Entries taken from a collection
<<<<

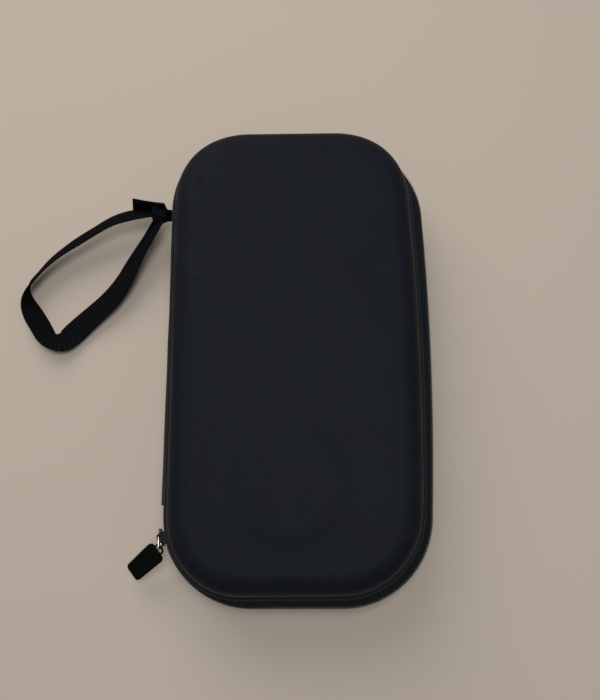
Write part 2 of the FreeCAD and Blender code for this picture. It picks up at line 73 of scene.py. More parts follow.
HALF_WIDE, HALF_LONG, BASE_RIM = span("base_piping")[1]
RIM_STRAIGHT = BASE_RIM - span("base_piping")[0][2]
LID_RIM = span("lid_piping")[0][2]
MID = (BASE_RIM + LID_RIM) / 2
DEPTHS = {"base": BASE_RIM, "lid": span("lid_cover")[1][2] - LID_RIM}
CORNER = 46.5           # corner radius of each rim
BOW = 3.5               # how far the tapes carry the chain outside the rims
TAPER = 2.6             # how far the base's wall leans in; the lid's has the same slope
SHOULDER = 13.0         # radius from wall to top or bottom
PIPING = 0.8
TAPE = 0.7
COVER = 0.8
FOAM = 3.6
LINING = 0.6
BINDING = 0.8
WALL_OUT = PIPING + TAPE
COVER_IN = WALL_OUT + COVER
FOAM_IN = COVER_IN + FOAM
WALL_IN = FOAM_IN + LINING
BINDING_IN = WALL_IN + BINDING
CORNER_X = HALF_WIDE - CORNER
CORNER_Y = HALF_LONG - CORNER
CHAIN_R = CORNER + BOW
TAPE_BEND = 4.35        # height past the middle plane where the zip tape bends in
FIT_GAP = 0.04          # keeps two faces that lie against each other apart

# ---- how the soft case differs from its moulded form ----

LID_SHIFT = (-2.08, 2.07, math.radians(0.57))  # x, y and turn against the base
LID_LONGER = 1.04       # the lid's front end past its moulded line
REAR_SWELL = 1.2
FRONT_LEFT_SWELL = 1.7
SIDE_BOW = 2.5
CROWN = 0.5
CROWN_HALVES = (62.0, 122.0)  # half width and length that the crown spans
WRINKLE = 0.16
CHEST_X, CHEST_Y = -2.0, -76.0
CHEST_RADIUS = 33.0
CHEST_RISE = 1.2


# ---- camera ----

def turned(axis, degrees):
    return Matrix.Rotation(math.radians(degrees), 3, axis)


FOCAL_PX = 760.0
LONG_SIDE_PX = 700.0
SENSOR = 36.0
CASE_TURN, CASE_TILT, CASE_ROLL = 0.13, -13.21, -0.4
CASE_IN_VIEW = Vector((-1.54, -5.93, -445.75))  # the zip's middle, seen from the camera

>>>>
<<<<

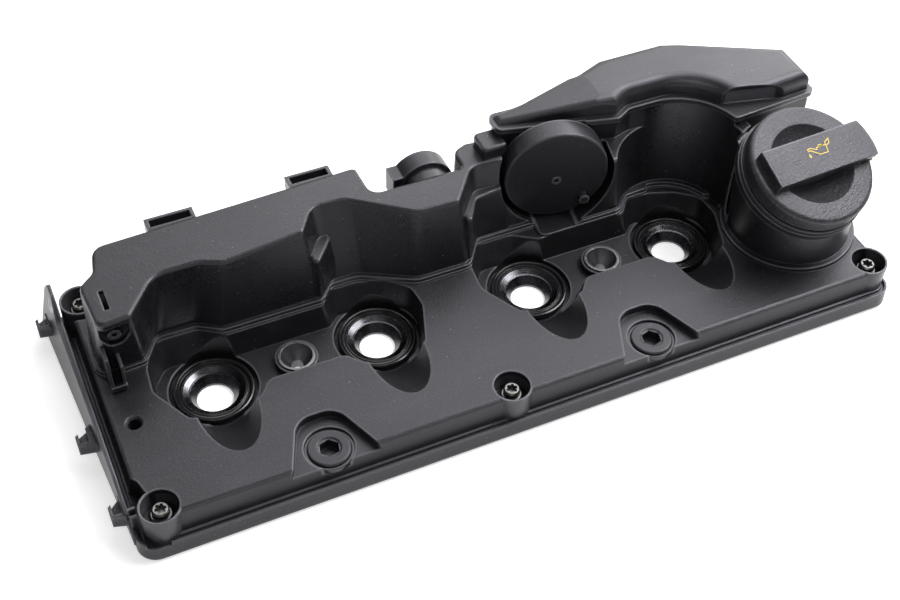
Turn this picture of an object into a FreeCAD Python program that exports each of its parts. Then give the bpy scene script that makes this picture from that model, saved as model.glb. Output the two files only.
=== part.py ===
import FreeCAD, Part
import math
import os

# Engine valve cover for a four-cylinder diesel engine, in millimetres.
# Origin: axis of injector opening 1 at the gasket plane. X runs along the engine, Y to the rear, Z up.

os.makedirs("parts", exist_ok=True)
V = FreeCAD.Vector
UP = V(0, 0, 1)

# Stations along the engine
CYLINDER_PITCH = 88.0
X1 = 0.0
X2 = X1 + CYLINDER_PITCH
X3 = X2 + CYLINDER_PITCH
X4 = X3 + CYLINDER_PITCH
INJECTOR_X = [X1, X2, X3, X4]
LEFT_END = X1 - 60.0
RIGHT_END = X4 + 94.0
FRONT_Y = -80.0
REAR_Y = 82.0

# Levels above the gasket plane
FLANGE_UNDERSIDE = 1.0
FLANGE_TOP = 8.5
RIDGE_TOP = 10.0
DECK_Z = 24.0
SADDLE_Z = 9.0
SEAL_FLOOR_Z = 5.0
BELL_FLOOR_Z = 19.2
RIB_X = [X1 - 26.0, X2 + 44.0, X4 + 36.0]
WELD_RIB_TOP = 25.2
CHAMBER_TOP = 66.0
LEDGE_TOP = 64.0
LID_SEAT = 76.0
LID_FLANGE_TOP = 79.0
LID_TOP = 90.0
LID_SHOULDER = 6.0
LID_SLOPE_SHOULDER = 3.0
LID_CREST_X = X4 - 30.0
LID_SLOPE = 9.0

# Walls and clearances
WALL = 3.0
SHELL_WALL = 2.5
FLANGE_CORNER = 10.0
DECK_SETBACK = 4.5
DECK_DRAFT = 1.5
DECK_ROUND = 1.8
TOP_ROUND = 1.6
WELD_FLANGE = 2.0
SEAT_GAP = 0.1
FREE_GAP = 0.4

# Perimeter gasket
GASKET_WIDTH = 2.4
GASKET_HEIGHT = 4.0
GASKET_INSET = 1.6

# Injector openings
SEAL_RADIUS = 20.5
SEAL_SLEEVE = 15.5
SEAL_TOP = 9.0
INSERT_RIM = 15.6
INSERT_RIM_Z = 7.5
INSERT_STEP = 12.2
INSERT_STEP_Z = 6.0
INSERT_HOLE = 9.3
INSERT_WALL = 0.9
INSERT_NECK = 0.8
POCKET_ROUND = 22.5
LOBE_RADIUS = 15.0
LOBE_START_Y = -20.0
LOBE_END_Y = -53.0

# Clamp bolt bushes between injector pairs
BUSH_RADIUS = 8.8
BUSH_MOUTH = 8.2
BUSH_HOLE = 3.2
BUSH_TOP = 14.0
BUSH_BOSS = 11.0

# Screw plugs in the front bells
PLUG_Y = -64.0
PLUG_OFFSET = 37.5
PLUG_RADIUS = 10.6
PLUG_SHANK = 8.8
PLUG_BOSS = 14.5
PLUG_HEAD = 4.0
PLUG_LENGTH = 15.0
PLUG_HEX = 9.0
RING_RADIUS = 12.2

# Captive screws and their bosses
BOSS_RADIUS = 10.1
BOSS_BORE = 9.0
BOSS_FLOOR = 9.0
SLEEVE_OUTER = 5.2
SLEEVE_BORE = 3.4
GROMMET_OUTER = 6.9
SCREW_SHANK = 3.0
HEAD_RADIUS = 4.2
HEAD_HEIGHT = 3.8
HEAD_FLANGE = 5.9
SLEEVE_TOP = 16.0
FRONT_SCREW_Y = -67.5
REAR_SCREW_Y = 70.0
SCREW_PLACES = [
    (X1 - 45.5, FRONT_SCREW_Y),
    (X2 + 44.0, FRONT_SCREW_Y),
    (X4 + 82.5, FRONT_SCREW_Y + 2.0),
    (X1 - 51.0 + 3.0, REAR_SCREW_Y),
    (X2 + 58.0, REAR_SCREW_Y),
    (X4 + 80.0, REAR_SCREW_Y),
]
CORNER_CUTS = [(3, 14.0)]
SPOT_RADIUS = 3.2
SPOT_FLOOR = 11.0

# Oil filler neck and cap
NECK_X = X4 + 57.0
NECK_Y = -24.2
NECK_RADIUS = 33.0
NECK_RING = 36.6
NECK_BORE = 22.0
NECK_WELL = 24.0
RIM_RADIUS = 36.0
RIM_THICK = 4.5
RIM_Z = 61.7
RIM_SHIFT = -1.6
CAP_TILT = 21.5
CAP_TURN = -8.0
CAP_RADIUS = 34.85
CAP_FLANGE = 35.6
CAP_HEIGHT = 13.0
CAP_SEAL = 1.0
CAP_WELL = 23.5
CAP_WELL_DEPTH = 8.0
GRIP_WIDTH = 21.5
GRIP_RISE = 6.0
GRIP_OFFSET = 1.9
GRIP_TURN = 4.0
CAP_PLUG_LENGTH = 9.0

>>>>
<<<<

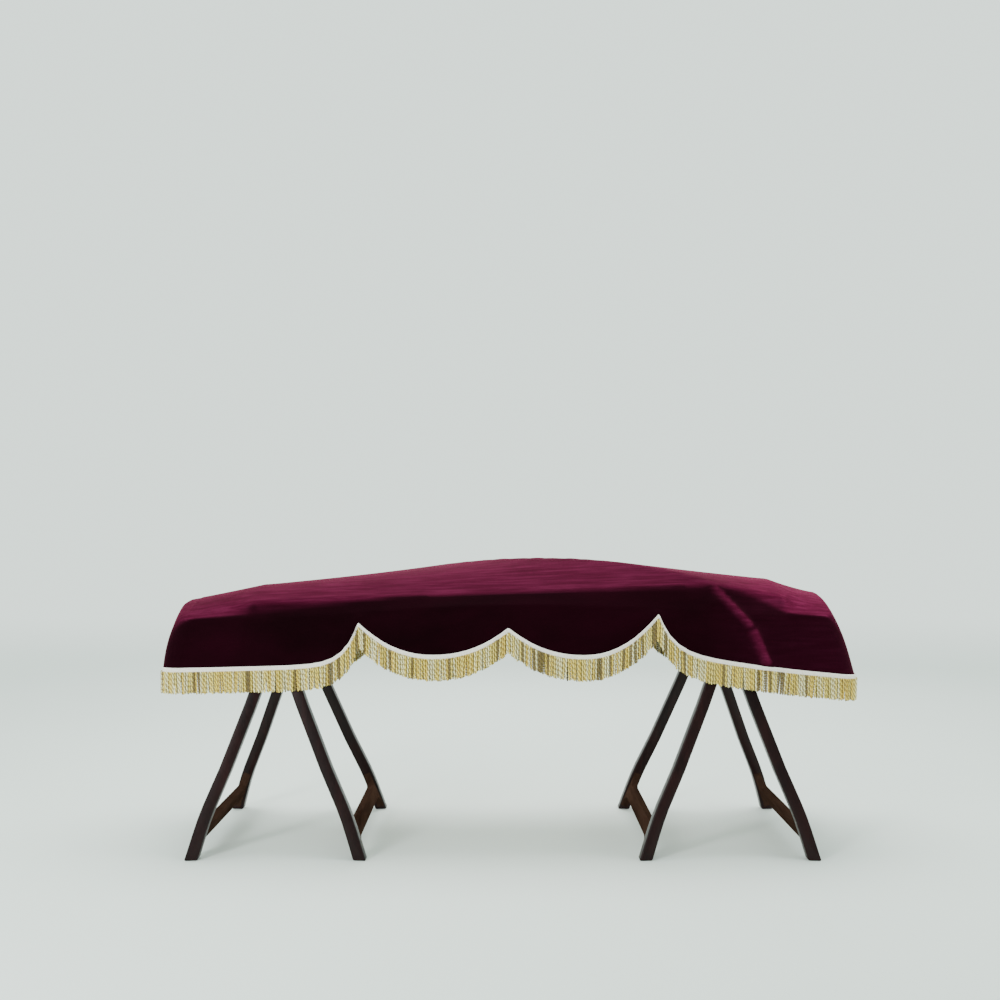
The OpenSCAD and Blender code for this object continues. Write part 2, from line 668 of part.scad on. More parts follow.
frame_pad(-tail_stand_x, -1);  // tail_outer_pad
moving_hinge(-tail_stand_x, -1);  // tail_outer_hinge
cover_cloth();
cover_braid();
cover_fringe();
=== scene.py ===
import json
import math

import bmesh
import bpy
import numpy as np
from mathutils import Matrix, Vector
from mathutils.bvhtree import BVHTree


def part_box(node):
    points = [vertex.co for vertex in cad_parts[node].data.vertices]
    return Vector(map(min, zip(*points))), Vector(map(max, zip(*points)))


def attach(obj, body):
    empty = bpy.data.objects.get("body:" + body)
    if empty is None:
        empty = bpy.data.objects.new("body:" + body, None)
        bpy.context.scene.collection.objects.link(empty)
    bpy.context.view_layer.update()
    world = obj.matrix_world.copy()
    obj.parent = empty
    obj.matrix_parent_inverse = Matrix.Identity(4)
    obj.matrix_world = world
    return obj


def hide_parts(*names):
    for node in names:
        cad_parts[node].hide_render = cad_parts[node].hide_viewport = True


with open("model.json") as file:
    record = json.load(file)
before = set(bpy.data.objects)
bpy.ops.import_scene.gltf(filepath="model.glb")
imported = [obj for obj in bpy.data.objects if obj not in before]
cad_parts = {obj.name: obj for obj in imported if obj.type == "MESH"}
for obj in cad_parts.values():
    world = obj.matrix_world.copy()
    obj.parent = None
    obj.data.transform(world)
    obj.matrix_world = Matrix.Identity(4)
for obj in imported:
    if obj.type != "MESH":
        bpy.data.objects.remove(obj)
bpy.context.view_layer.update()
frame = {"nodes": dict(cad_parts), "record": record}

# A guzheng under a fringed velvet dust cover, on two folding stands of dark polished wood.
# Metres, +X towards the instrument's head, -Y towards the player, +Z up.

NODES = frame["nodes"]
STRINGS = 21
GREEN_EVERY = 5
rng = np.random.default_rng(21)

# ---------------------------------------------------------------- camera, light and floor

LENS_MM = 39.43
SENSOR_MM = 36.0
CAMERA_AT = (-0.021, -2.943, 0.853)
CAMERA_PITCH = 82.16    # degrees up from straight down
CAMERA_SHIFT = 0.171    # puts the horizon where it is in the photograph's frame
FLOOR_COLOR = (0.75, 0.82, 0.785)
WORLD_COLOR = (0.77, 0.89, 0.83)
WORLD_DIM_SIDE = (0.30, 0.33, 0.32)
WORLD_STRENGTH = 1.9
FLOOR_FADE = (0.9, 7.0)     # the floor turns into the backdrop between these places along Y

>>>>

Beginning with the line containing "The OpenSCAD and" and ending with the line containing "points = [vertex.co", extract those lines exactly from the listing above, and only those.

The OpenSCAD and Blender code for this object continues. Write part 2, from line 668 of part.scad on. More parts follow.
frame_pad(-tail_stand_x, -1);  // tail_outer_pad
moving_hinge(-tail_stand_x, -1);  // tail_outer_hinge
cover_cloth();
cover_braid();
cover_fringe();
=== scene.py ===
import json
import math

import bmesh
import bpy
import numpy as np
from mathutils import Matrix, Vector
from mathutils.bvhtree import BVHTree


def part_box(node):
    points = [vertex.co for vertex in cad_parts[node].data.vertices]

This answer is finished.